Since the 1970s there’s been a steady decline in the number of free-standing relational database companies until only Oracle remains. Familiar names like Sybase, Ingres, Informix, MySQL, SQL Server and others are either out of business or have been acquired.
So, it would be reasonable to believe that the database market has commoditized, and that one relational DB is as good as another (plus or minus), though today Oracle has the dominant share of the market. But if commoditization was true a few years ago, it’s certainly not now.
In the recent past, lost market share, technology hiccups, and a minor rebellion among users over pricing and related policies aimed at Oracle, helped to launch a new generation of databases from startups and well-heeled competitors like Amazon.
Trouble is, the reports of commoditization and of Oracle’s flagging market presence were greatly exaggerated. Over the last decade, Oracle has built up its flagship product to be not simply better, but much better, than the competition. It did this in several ways.
First, it developed hardware like Exadata to move big database workloads into memory. It was a predictable move, but greatly appreciated by large DB consumers because it removed the performance bottleneck of relatively slow hard disks, thus enabling databases to run as much as a million times faster. Disk drives operate at millisecond rates — and silicone runs by the nanosecond — potentially enabling that dramatic speed up.
Next, and perhaps just as important, Oracle embraced cloud computing. Even though it had supported the majority of cloud companies from the beginning, and even though Oracle developers lived with cloud customers to see how to boost performance, it was seen as a laggard because the company didn’t offer cloud applications of its own.
Today’s Business Needs
Nonetheless, Oracle learned a lot from its customers and plowed its findings back into its core product just as others were getting restless and seeking alternatives.
Competition heated up and today there are good and credible competitors for Oracle. Though Oracle, and Gartner, have scads of data documenting Oracle’s superior performance.
One big difference that Oracle exploits is that its competitors now offer multiple versions of their databases tuned to specific workloads like OLTP or analytics. It’s a good strategy that enables the company to concentrate on optimizing various functions for discreet markets.
But that’s not how we work.
Modern business has converged needs because applications like CRM continue to demand more styles of computing and database access than ever before. Back when relational databases existed to support row and column screens and reports, there was less challenge.

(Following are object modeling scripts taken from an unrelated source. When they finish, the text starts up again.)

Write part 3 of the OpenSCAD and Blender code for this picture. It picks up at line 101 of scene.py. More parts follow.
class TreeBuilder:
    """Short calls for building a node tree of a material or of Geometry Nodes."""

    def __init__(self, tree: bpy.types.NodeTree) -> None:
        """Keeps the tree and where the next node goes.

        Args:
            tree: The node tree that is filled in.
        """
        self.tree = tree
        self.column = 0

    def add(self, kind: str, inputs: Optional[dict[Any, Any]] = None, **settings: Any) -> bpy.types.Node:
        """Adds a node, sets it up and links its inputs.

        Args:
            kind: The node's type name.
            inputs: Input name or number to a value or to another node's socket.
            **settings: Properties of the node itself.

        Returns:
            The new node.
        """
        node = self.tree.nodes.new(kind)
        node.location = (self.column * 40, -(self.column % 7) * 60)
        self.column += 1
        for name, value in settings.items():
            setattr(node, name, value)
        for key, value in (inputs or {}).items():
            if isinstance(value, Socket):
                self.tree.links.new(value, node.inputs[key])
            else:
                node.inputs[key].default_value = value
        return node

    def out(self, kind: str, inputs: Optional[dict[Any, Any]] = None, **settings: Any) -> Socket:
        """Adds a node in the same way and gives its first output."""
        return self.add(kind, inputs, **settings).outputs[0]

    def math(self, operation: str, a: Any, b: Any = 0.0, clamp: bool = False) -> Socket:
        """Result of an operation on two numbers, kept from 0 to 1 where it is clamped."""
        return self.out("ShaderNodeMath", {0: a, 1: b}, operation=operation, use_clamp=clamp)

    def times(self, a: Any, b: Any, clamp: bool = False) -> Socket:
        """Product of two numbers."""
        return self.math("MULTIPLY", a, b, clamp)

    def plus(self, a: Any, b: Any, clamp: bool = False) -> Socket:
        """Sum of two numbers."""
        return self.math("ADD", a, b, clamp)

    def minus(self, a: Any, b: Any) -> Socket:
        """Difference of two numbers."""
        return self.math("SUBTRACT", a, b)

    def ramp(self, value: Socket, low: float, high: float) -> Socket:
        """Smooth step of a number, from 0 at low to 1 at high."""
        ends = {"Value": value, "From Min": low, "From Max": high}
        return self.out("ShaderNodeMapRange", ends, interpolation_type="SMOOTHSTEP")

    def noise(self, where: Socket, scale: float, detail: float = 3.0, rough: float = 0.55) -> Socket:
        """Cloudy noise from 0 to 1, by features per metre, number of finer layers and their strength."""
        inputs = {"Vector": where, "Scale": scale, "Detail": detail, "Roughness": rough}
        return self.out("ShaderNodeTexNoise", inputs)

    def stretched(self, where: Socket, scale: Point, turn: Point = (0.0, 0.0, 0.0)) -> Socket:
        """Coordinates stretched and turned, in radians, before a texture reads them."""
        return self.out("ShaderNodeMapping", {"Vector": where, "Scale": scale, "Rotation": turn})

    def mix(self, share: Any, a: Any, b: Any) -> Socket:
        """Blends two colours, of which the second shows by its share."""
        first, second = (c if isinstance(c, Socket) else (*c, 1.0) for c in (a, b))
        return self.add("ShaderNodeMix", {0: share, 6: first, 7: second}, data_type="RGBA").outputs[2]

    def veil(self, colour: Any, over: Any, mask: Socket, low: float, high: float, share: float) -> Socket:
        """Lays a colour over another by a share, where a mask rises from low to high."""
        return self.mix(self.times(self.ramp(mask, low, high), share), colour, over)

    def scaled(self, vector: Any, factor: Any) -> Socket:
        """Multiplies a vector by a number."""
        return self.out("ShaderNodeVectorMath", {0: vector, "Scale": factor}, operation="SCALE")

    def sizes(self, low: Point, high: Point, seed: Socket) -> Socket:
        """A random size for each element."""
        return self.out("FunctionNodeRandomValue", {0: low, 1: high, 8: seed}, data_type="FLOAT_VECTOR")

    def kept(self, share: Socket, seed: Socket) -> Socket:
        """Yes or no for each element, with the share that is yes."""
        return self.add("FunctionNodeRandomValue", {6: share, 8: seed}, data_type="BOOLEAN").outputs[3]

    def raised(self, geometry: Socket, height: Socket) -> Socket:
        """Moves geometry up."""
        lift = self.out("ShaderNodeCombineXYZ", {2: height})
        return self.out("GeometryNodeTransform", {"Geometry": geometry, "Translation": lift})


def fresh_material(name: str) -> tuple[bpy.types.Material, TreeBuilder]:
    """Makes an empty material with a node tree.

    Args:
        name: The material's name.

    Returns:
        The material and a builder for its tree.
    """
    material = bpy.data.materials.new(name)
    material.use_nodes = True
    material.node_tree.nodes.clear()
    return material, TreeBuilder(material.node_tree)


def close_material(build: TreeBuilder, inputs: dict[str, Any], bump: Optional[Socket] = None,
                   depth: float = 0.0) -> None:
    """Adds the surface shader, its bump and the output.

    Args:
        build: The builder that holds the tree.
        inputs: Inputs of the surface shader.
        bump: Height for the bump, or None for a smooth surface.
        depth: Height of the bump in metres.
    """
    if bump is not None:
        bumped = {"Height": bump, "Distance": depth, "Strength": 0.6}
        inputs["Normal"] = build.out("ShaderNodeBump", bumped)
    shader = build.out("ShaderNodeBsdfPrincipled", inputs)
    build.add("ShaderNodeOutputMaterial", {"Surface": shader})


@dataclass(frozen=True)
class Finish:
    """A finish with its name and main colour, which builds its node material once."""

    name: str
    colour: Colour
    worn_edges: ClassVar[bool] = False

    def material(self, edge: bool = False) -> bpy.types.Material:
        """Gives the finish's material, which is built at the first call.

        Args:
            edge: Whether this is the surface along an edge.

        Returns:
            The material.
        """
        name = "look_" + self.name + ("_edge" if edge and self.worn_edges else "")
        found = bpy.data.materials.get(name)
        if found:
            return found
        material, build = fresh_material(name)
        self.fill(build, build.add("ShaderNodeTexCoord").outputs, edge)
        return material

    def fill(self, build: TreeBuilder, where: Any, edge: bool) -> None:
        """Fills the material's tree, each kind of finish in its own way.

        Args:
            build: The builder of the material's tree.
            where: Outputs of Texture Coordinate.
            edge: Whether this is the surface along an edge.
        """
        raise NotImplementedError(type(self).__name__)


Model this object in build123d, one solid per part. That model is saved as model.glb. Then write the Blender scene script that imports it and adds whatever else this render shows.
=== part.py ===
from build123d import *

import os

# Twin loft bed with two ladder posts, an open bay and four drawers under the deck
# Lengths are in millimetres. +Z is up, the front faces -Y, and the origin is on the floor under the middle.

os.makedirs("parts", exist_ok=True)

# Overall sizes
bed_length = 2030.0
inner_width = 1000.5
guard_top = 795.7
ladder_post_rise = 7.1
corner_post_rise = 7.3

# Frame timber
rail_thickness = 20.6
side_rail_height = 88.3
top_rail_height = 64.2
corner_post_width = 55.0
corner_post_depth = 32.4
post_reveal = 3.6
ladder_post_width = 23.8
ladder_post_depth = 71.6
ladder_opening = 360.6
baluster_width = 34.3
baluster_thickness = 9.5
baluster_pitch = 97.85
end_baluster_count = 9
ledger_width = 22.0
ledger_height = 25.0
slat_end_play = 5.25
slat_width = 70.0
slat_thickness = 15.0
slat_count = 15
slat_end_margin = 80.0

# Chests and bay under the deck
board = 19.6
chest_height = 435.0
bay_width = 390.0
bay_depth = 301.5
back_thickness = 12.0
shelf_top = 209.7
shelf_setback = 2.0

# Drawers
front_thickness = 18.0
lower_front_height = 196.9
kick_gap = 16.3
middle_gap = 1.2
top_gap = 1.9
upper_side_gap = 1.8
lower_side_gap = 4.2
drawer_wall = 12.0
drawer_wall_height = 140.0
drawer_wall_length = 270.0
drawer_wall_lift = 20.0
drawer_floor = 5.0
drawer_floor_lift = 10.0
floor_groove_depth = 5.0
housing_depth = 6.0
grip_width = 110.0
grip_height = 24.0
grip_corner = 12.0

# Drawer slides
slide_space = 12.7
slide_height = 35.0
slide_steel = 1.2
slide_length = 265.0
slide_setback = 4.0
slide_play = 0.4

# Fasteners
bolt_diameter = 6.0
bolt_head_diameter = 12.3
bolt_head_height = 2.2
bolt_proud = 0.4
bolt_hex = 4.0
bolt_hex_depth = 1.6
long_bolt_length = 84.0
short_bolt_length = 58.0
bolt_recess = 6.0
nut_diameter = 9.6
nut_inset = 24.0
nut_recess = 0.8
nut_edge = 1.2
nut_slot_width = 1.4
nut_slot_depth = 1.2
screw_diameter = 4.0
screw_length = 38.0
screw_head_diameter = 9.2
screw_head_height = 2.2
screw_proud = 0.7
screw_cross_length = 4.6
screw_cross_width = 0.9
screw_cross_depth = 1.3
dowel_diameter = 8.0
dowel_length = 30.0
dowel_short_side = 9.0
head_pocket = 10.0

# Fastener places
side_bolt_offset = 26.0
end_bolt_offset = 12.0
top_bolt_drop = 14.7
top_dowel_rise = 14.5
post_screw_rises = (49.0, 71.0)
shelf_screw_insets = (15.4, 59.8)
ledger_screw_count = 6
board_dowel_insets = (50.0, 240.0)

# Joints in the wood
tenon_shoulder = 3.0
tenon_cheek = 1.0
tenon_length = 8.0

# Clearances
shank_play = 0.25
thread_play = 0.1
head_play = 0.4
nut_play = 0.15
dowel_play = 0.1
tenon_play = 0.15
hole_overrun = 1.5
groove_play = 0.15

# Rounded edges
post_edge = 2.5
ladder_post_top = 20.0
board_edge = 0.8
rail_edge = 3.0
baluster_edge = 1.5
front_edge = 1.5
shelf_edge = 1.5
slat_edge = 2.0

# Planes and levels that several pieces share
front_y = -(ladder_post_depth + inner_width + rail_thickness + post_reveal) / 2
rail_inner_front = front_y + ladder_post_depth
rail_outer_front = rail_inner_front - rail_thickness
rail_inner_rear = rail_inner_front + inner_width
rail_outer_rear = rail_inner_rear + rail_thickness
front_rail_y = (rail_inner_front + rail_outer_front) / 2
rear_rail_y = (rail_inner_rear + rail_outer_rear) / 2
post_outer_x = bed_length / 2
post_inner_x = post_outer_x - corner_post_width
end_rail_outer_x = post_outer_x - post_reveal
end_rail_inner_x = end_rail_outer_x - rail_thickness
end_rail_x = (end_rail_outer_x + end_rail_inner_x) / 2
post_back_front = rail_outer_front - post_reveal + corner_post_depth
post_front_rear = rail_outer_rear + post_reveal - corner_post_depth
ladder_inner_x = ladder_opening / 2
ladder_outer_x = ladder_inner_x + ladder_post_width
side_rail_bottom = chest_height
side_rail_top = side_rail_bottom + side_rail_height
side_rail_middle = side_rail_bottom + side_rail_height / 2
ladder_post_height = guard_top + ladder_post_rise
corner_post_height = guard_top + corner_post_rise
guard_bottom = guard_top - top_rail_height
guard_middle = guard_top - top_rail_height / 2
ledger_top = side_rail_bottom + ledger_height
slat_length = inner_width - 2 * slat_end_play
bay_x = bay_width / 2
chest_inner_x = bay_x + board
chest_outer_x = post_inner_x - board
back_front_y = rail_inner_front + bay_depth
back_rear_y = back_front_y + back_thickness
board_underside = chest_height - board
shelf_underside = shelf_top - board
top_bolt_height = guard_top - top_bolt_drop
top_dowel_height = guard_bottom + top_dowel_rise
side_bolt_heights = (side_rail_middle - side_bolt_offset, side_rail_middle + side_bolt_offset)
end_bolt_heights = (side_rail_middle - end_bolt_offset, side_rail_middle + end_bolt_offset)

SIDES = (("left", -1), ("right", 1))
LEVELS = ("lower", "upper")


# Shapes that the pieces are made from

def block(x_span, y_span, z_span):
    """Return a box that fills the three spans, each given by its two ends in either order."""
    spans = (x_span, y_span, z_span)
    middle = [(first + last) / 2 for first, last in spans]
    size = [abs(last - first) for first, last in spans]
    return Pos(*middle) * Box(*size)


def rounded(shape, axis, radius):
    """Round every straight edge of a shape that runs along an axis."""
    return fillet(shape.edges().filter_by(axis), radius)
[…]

Today though, a CRM application might need the same data, but it will also want to know the next best offer to provide, an analytics and machine learning job. It might also require serious graphics processing to give users visual understanding of possible next steps.
In short, our business apps don’t do just one thing and our databases have to keep up. The idea of specialization makes sense in theory, but the idea loses a lot in practice — especially if a given specialty database is not as robust as the converged version.
That’s why I was so intrigued by one particular part of Oracle’s briefing about the new 21c version of its flagship RDB.
According to Oracle and Gartner, the Oracle Autonomous Database placed first in all four operational use cases tested — and first or second for all four analytical use cases according to Gartner’s publication, “Critical Capabilities for Cloud DBMS for Operational Use Cases.”
That’s not supposed to happen. Specialists are supposed to be better at their one thing than generalists are at trying to be all things to all people. But not here. In this case, the performance leader continues to be one of the earliest players in the market. Moreover, all of the significant resources that companies can throw at the problem (i.e. money) have not resulted in significant advantages.
Just to highlight the point, Oracle is now calling its product a “converged database” to help with differentiation by highlighting that many businesses don’t often only focus on OLTP or AI, but that their businesses require a bit of everything. You can search on the new version of Oracle’s DB, 21c for the details.
There’s no doubt that the database market is undergoing a second flowering after decades of status quo stasis, and there are some good options out there. Some of the advances had to wait for faster hardware and others needed a business case to capture part of the billions of dollars that Oracle spends on R&D every year.
To get that truism right for once, the proof of the pudding really is in the eating.